### Stated goal:
Reproduce the records exactly.

— begin —

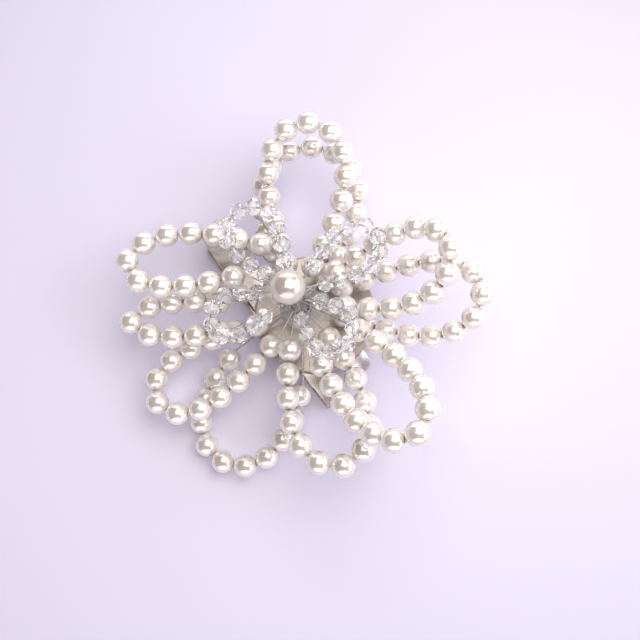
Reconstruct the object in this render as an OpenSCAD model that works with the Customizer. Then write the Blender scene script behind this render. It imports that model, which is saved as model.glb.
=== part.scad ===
// Beaded flower on a two-way finding: an alligator hair clip and a bar pin under one round disc.
// Millimetres, +Z up. The origin is the middle of the clip's flat sole, and +X runs to the jaw tip.

/* [Pearls] */
// Diameter of a petal pearl
pearl_d = 5.5; // [4:0.5:7]
// Diameter of the pearl in the middle
centre_pearl_d = 8; // [6:0.5:10]
// Hole through a pearl
pearl_hole_d = 0.9; // [0.8:0.1:1.1]
// Air between neighbouring beads on a wire
bead_gap = 0.05; // [0.02:0.01:0.1]

/* [Crystals] */
// Diameter of a faceted crystal
crystal_d = 4; // [3:0.5:5]
// Hole through a crystal
crystal_hole_d = 0.9; // [0.8:0.1:1.1]
// Facets around a crystal
crystal_sides = 8; // [6:1:10]

/* [Wire] */
// Thickness of the beading wire
wire_d = 0.4; // [0.3:0.05:0.5]
// Radius of the twisted stem that all wires end in
stem_r = 2; // [1.6:0.1:2.4]
// Strands twisted round the core of the stem
strand_count = 8; // [6:1:9]

/* [Flower] */
// How far the flower leans over on its disc
lean = 8; // [0:1:12]
// Height of the lower petals' roots above the disc, for pearls of 5.5
lower_root = 4.5; // [4:0.5:6]
// Height of the upper petals' roots above the disc, for pearls of 5.5
upper_root = 10.5; // [10:0.5:12]
// Height of the crystal loops' roots above the disc, for pearls of 5.5
crystal_root = 16; // [15.5:0.5:18]
// Distance of the flower's stem from the middle of the disc
stem_offset = 3.2; // [0:0.2:5]

/* [Disc] */
// Diameter of the base disc
disc_d = 29; // [26:1:32]
// Thickness of the disc
disc_t = 0.8; // [0.6:0.1:1.2]
// Diameter of the glue pad that holds the stem
glue_d = 11; // [9:0.5:14]

/* [Clip] */
// Length of the clip from lever to jaw tip
clip_len = 52; // [46:1:56]
// Width of the clip's sheet at the lever
clip_w = 8; // [7:0.5:9]
// Width at the jaw tip
tip_w = 5; // [4.5:0.5:6]
// Thickness of the clip's sheet steel
sheet = 0.6; // [0.5:0.05:0.7]
// Height of the closed clip where the disc sits
clip_h = 4.8; // [4.6:0.1:5.6]
// Distance from the lever end to the pivot
lever_len = 15; // [14:0.5:18]
// Rise of the upper lever
lever_angle = 25; // [22:1:28]
// Diameter of the pivot rivet
pivot_d = 1.4; // [1.2:0.1:1.5]
// Thickness of the spring wire
spring_wire = 0.5; // [0.4:0.05:0.5]
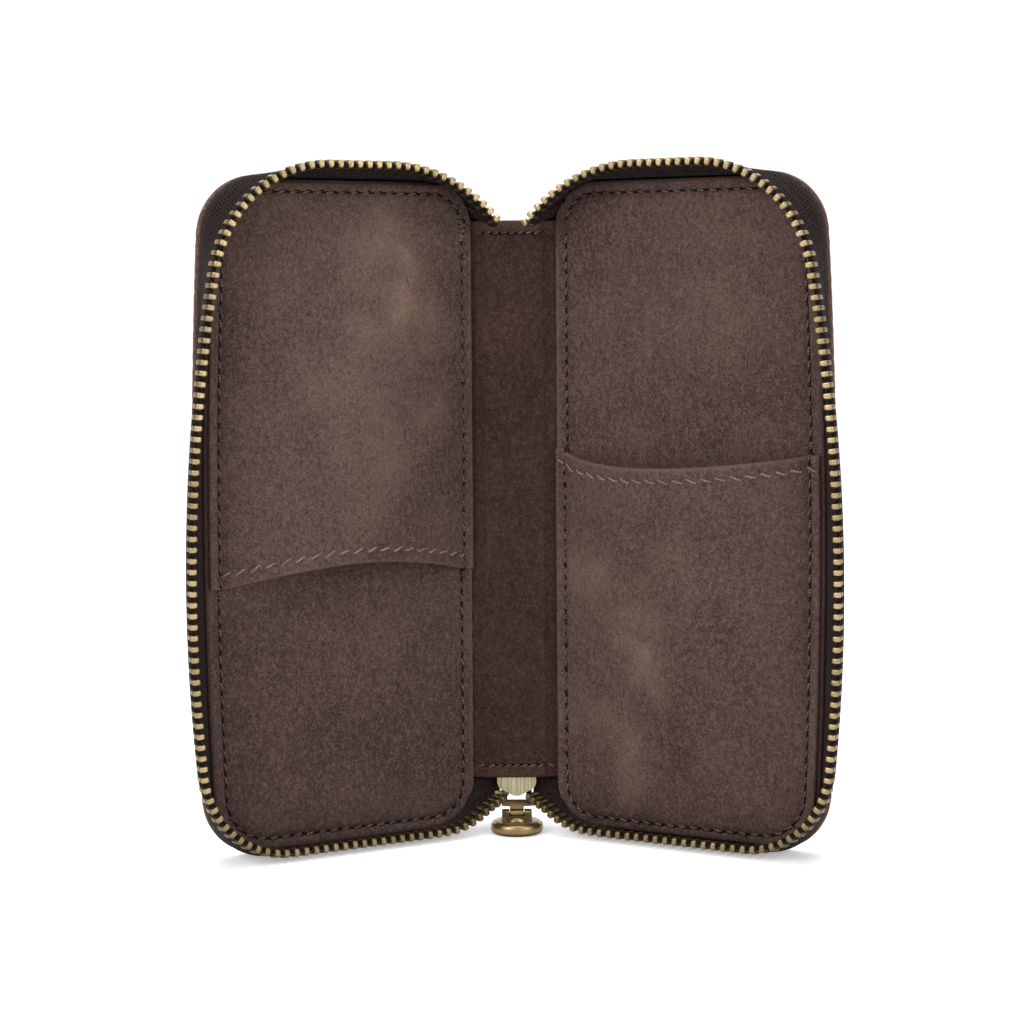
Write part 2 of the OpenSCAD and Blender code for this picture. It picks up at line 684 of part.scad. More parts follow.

— end —

### Output of the task:
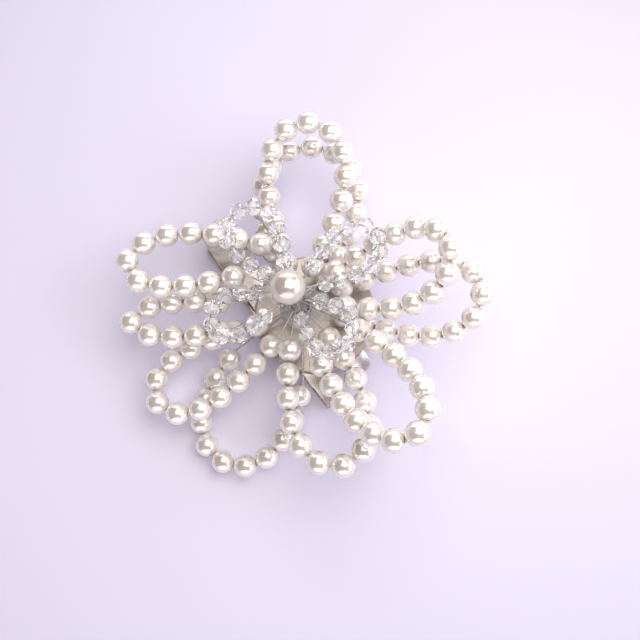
Reconstruct the object in this render as an OpenSCAD model that works with the Customizer. Then write the Blender scene script behind this render. It imports that model, which is saved as model.glb.
=== part.scad ===
// Beaded flower on a two-way finding: an alligator hair clip and a bar pin under one round disc.
// Millimetres, +Z up. The origin is the middle of the clip's flat sole, and +X runs to the jaw tip.

/* [Pearls] */
// Diameter of a petal pearl
pearl_d = 5.5; // [4:0.5:7]
// Diameter of the pearl in the middle
centre_pearl_d = 8; // [6:0.5:10]
// Hole through a pearl
pearl_hole_d = 0.9; // [0.8:0.1:1.1]
// Air between neighbouring beads on a wire
bead_gap = 0.05; // [0.02:0.01:0.1]

/* [Crystals] */
// Diameter of a faceted crystal
crystal_d = 4; // [3:0.5:5]
// Hole through a crystal
crystal_hole_d = 0.9; // [0.8:0.1:1.1]
// Facets around a crystal
crystal_sides = 8; // [6:1:10]

/* [Wire] */
// Thickness of the beading wire
wire_d = 0.4; // [0.3:0.05:0.5]
// Radius of the twisted stem that all wires end in
stem_r = 2; // [1.6:0.1:2.4]
// Strands twisted round the core of the stem
strand_count = 8; // [6:1:9]

/* [Flower] */
// How far the flower leans over on its disc
lean = 8; // [0:1:12]
// Height of the lower petals' roots above the disc, for pearls of 5.5
lower_root = 4.5; // [4:0.5:6]
// Height of the upper petals' roots above the disc, for pearls of 5.5
upper_root = 10.5; // [10:0.5:12]
// Height of the crystal loops' roots above the disc, for pearls of 5.5
crystal_root = 16; // [15.5:0.5:18]
// Distance of the flower's stem from the middle of the disc
stem_offset = 3.2; // [0:0.2:5]

/* [Disc] */
// Diameter of the base disc
disc_d = 29; // [26:1:32]
// Thickness of the disc
disc_t = 0.8; // [0.6:0.1:1.2]
// Diameter of the glue pad that holds the stem
glue_d = 11; // [9:0.5:14]

/* [Clip] */
// Length of the clip from lever to jaw tip
clip_len = 52; // [46:1:56]
// Width of the clip's sheet at the lever
clip_w = 8; // [7:0.5:9]
// Width at the jaw tip
tip_w = 5; // [4.5:0.5:6]
// Thickness of the clip's sheet steel
sheet = 0.6; // [0.5:0.05:0.7]
// Height of the closed clip where the disc sits
clip_h = 4.8; // [4.6:0.1:5.6]
// Distance from the lever end to the pivot
lever_len = 15; // [14:0.5:18]
// Rise of the upper lever
lever_angle = 25; // [22:1:28]
// Diameter of the pivot rivet
pivot_d = 1.4; // [1.2:0.1:1.5]
// Thickness of the spring wire
spring_wire = 0.5; // [0.4:0.05:0.5]
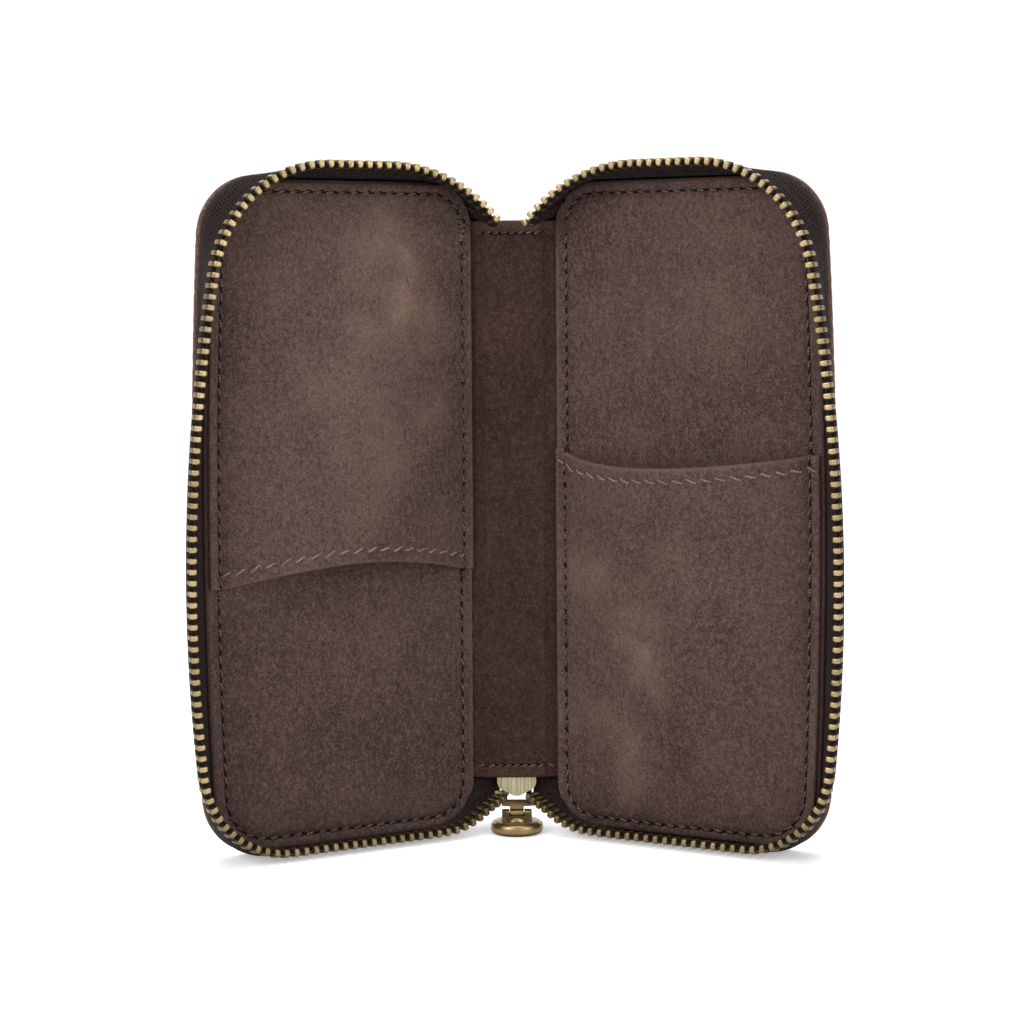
Write part 2 of the OpenSCAD and Blender code for this picture. It picks up at line 684 of part.scad. More parts follow.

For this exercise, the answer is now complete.